### SET TASK
Exactly the lines from the one containing "const mesh = new" through the one containing "bpy.data.objects.remove(obj)" must be returned; include both ends and nothing else.

Scripts that build objects:
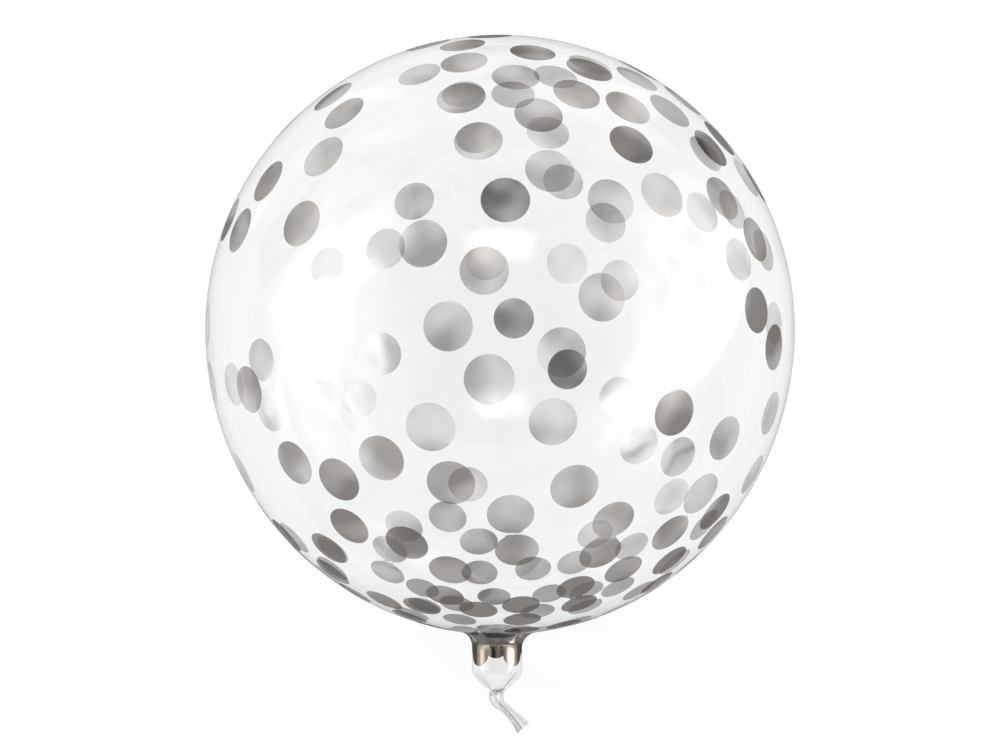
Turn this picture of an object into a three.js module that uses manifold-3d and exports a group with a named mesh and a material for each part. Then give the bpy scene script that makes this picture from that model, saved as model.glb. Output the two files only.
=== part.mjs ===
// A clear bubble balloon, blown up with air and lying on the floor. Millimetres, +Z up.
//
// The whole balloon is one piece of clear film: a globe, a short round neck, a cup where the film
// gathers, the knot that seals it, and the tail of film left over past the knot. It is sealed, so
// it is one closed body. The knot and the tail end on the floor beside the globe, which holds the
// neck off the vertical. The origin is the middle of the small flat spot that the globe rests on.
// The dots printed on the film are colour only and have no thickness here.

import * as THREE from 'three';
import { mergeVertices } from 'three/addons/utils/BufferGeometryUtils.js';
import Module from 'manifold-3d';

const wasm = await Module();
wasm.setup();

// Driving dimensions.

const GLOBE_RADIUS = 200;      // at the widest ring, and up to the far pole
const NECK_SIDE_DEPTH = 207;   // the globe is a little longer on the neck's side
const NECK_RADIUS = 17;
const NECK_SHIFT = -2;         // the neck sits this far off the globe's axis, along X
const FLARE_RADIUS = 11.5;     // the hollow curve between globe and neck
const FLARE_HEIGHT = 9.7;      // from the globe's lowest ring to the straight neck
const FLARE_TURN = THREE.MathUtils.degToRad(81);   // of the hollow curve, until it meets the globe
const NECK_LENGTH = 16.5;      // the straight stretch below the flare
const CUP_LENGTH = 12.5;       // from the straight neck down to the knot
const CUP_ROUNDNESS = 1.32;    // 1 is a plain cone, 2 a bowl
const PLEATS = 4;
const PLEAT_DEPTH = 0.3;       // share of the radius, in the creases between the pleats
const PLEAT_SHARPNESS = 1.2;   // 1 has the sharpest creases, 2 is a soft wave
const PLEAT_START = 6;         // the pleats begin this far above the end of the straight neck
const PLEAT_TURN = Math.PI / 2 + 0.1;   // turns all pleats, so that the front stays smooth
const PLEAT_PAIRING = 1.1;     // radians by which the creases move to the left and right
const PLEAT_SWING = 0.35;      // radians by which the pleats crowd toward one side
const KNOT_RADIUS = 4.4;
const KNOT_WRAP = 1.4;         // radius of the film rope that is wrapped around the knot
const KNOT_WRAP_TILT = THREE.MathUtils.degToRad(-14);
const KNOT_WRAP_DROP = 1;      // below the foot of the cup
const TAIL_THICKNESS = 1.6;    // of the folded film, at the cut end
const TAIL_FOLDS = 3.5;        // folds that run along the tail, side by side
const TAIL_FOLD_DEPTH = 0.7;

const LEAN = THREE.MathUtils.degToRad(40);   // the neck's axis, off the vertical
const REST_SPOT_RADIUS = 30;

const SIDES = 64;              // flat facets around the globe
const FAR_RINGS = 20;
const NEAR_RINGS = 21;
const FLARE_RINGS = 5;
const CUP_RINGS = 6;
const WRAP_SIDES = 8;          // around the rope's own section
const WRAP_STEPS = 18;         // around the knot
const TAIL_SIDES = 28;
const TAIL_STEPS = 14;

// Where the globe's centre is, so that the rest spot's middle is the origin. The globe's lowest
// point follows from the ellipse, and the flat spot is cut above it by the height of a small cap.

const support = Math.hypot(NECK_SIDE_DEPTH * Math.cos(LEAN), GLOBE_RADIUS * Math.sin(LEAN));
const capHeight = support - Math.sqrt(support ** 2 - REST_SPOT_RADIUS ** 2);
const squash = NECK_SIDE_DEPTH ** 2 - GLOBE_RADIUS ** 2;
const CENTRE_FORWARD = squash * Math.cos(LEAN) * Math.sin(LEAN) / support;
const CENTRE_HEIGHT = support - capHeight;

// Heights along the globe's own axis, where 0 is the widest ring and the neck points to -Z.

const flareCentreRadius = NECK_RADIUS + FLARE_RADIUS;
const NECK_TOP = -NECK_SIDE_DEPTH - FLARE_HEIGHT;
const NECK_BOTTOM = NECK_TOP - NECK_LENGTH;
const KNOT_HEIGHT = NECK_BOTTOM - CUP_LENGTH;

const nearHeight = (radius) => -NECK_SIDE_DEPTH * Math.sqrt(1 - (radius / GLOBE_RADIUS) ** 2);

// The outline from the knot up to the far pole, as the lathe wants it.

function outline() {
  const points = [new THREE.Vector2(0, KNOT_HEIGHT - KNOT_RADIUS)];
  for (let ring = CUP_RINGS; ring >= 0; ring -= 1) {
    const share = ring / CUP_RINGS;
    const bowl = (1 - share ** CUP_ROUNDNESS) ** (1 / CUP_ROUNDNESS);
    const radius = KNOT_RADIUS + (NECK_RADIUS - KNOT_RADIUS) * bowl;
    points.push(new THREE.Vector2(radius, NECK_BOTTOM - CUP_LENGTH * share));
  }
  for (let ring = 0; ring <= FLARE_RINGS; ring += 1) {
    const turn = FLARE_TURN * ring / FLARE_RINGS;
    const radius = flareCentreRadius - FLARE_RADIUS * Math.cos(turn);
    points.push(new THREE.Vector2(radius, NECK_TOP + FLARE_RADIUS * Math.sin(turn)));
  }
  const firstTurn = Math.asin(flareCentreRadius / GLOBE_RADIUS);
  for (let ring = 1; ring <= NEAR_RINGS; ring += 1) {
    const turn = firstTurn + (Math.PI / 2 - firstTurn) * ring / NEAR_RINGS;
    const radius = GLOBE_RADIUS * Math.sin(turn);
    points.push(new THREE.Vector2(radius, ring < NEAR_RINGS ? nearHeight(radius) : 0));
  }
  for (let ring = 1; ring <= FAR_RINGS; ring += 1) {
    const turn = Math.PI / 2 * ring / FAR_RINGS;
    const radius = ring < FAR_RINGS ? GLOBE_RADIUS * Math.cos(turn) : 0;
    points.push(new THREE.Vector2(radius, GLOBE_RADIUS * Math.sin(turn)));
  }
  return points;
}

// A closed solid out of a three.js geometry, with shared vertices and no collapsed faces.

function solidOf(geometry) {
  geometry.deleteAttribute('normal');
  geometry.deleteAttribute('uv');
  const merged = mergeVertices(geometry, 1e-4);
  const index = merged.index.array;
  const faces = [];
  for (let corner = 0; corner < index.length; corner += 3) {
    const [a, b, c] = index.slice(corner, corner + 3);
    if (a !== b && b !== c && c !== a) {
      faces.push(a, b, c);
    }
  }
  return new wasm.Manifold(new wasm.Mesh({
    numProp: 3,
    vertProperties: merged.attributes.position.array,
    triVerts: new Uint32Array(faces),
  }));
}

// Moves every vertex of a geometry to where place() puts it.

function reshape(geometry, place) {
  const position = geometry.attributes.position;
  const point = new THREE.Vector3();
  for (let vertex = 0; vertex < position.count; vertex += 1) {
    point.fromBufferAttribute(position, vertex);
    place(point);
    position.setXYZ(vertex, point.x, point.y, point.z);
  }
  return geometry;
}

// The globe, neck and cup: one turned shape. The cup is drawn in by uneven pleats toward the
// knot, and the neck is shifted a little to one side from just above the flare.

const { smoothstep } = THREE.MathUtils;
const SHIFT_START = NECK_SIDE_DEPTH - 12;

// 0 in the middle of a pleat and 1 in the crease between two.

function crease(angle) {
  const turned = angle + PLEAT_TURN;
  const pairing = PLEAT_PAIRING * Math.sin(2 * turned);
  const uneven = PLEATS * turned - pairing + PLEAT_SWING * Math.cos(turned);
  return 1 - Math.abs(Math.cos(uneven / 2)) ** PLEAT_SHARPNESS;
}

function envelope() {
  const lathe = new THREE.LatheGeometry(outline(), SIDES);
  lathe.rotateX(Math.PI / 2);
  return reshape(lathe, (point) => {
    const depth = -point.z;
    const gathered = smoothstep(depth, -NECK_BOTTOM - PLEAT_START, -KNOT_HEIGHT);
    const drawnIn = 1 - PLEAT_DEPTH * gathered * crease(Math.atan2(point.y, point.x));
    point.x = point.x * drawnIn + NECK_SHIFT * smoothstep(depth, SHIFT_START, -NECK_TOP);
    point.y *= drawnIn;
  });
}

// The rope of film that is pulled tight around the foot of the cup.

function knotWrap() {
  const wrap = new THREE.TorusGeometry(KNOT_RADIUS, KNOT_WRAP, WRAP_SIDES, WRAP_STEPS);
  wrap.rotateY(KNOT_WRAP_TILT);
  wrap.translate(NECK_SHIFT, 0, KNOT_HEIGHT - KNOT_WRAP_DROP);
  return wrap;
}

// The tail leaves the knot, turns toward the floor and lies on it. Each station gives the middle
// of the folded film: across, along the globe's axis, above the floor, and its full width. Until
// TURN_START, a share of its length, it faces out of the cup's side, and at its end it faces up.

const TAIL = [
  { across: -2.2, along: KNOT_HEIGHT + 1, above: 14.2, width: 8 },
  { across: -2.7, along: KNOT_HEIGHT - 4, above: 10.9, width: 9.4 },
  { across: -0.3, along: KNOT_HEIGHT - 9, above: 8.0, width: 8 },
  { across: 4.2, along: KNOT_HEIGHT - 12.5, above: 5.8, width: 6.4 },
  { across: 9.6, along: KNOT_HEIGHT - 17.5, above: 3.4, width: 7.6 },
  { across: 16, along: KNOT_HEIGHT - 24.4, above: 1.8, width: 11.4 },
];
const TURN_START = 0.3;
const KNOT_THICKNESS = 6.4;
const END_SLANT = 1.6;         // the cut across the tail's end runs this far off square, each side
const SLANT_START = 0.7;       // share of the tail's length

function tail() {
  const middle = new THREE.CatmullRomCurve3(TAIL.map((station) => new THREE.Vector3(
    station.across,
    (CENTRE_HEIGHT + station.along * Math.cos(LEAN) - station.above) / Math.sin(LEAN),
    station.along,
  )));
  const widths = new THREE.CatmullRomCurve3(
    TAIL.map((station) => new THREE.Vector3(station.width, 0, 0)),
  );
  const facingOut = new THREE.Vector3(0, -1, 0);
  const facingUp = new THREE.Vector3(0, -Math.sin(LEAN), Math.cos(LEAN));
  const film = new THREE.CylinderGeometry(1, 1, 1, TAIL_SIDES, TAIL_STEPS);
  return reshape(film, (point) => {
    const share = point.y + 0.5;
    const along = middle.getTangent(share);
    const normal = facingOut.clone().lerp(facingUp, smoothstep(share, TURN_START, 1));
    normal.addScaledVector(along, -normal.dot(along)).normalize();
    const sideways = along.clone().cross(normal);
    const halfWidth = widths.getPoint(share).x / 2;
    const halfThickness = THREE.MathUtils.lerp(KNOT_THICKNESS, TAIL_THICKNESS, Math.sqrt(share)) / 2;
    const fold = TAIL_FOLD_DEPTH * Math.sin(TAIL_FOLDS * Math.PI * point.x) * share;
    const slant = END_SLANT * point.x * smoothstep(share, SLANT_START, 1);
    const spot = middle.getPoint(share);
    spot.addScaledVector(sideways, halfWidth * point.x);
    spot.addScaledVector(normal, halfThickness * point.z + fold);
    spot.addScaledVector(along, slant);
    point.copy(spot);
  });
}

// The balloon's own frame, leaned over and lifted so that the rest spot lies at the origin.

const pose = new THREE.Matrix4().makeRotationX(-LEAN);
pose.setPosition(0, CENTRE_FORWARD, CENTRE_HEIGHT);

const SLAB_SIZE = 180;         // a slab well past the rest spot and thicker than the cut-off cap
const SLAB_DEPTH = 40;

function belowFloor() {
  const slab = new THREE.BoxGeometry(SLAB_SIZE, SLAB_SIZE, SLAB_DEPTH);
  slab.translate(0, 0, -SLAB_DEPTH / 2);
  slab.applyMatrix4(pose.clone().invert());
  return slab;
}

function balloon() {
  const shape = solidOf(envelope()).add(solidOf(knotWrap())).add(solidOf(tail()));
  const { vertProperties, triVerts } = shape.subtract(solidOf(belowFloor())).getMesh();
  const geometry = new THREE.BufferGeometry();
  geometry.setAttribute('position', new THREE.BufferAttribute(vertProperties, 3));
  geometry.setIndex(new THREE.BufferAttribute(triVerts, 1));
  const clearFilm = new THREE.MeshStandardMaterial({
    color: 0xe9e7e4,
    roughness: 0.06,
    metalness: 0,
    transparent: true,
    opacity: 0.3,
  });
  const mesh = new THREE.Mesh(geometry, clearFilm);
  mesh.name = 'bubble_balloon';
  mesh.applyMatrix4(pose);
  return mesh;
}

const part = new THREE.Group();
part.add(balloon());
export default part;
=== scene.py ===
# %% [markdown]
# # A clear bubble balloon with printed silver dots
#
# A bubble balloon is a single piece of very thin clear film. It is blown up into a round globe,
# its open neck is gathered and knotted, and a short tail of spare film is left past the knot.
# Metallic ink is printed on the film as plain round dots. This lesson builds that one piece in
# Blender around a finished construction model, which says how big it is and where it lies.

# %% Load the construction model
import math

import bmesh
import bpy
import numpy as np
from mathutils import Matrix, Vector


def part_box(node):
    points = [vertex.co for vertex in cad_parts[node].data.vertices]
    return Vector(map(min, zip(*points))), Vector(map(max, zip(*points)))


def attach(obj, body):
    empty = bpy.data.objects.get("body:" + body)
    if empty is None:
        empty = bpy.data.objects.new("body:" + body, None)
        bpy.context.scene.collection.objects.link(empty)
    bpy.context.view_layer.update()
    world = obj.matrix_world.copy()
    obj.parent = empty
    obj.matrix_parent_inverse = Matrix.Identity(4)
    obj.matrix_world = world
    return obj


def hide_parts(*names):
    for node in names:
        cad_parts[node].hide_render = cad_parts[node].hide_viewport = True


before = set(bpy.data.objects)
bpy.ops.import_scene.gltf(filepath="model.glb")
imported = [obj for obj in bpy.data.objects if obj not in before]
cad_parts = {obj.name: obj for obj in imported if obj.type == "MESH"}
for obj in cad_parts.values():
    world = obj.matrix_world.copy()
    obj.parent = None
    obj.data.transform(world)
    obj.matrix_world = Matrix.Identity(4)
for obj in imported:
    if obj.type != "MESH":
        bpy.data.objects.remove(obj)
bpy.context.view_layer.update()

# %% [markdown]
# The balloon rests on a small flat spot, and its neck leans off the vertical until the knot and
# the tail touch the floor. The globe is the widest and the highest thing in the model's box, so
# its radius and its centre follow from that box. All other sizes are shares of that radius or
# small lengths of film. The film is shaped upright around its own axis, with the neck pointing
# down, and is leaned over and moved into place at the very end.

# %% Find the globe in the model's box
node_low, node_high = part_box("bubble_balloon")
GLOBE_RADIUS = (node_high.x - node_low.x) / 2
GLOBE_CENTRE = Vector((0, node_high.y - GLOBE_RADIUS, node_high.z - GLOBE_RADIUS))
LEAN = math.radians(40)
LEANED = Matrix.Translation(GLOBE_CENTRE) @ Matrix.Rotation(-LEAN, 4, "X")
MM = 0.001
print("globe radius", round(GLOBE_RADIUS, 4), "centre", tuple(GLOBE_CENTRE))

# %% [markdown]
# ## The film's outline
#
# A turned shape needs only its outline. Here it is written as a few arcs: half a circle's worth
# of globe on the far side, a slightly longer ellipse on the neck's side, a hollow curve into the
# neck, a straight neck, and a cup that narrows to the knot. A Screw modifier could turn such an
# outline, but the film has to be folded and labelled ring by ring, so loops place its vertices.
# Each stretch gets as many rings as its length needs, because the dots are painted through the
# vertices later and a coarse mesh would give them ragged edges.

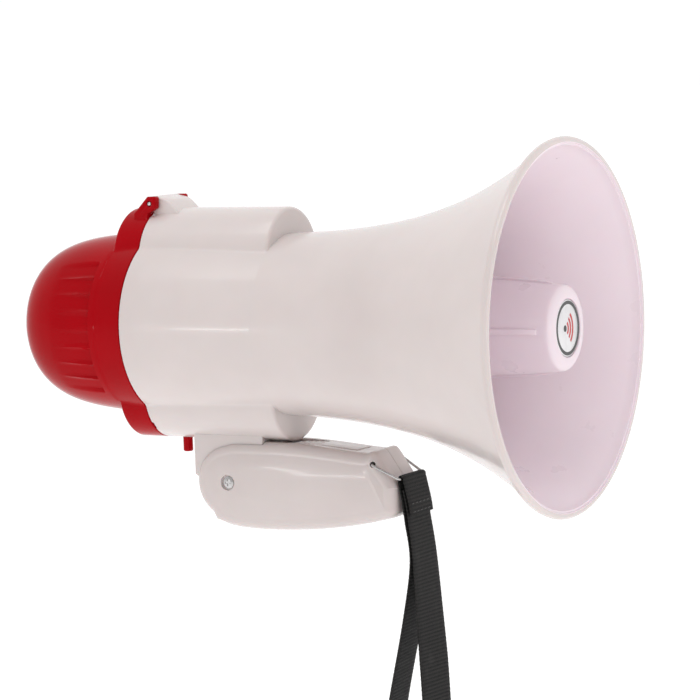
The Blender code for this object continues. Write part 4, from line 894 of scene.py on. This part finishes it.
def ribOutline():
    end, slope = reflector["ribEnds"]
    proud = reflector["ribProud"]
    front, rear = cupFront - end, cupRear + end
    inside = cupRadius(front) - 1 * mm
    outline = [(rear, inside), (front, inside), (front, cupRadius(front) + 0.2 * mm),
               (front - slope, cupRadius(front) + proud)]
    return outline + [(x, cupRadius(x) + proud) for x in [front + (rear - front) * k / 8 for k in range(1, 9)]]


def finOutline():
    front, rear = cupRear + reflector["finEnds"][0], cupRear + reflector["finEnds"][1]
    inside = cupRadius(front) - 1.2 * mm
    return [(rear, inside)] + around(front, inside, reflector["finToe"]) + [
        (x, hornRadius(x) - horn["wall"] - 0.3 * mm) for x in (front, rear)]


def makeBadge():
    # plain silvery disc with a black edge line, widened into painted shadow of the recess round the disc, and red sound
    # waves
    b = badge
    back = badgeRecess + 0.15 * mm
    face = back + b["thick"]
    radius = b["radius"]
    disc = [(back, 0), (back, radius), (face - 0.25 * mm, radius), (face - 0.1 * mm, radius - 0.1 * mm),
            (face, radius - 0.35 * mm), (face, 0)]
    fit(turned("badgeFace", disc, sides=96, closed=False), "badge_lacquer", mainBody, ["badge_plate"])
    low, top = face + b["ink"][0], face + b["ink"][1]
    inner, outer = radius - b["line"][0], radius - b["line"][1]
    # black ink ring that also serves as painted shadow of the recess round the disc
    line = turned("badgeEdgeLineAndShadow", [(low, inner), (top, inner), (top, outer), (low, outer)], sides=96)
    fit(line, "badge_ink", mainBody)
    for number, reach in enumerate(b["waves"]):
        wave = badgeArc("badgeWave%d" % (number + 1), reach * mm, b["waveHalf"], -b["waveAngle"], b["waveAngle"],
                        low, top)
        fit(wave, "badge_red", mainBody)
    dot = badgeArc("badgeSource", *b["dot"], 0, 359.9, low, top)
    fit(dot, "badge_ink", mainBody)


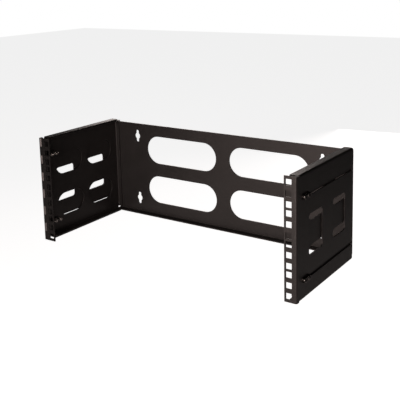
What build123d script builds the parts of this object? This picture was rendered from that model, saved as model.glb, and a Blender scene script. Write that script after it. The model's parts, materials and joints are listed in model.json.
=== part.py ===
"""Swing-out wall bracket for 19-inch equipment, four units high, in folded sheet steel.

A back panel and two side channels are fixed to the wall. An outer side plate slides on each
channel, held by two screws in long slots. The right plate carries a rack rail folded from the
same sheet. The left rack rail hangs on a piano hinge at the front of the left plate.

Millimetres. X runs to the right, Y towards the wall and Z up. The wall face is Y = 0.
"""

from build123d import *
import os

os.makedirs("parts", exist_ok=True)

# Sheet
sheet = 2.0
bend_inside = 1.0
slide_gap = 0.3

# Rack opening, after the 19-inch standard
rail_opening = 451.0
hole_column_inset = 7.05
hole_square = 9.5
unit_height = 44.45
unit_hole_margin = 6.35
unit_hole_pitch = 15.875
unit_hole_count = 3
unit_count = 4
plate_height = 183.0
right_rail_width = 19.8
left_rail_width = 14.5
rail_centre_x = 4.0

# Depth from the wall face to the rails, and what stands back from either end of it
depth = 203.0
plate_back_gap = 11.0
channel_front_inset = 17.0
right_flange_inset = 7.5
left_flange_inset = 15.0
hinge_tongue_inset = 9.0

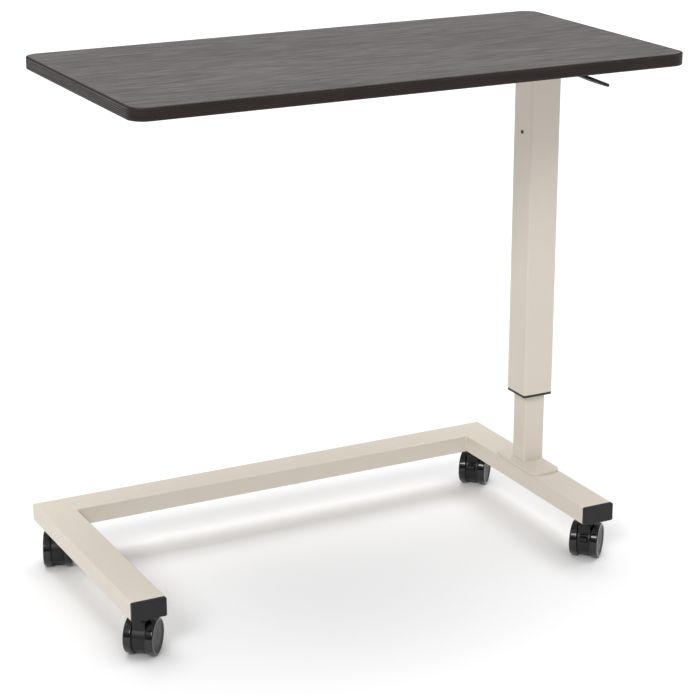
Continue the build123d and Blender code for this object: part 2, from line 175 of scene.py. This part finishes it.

### COMPLETED TASK
  const mesh = new THREE.Mesh(geometry, clearFilm);
  mesh.name = 'bubble_balloon';
  mesh.applyMatrix4(pose);
  return mesh;
}

const part = new THREE.Group();
part.add(balloon());
export default part;
=== scene.py ===
# %% [markdown]
# # A clear bubble balloon with printed silver dots
#
# A bubble balloon is a single piece of very thin clear film. It is blown up into a round globe,
# its open neck is gathered and knotted, and a short tail of spare film is left past the knot.
# Metallic ink is printed on the film as plain round dots. This lesson builds that one piece in
# Blender around a finished construction model, which says how big it is and where it lies.

# %% Load the construction model
import math

import bmesh
import bpy
import numpy as np
from mathutils import Matrix, Vector


def part_box(node):
    points = [vertex.co for vertex in cad_parts[node].data.vertices]
    return Vector(map(min, zip(*points))), Vector(map(max, zip(*points)))


def attach(obj, body):
    empty = bpy.data.objects.get("body:" + body)
    if empty is None:
        empty = bpy.data.objects.new("body:" + body, None)
        bpy.context.scene.collection.objects.link(empty)
    bpy.context.view_layer.update()
    world = obj.matrix_world.copy()
    obj.parent = empty
    obj.matrix_parent_inverse = Matrix.Identity(4)
    obj.matrix_world = world
    return obj


def hide_parts(*names):
    for node in names:
        cad_parts[node].hide_render = cad_parts[node].hide_viewport = True


before = set(bpy.data.objects)
bpy.ops.import_scene.gltf(filepath="model.glb")
imported = [obj for obj in bpy.data.objects if obj not in before]
cad_parts = {obj.name: obj for obj in imported if obj.type == "MESH"}
for obj in cad_parts.values():
    world = obj.matrix_world.copy()
    obj.parent = None
    obj.data.transform(world)
    obj.matrix_world = Matrix.Identity(4)
for obj in imported:
    if obj.type != "MESH":
        bpy.data.objects.remove(obj)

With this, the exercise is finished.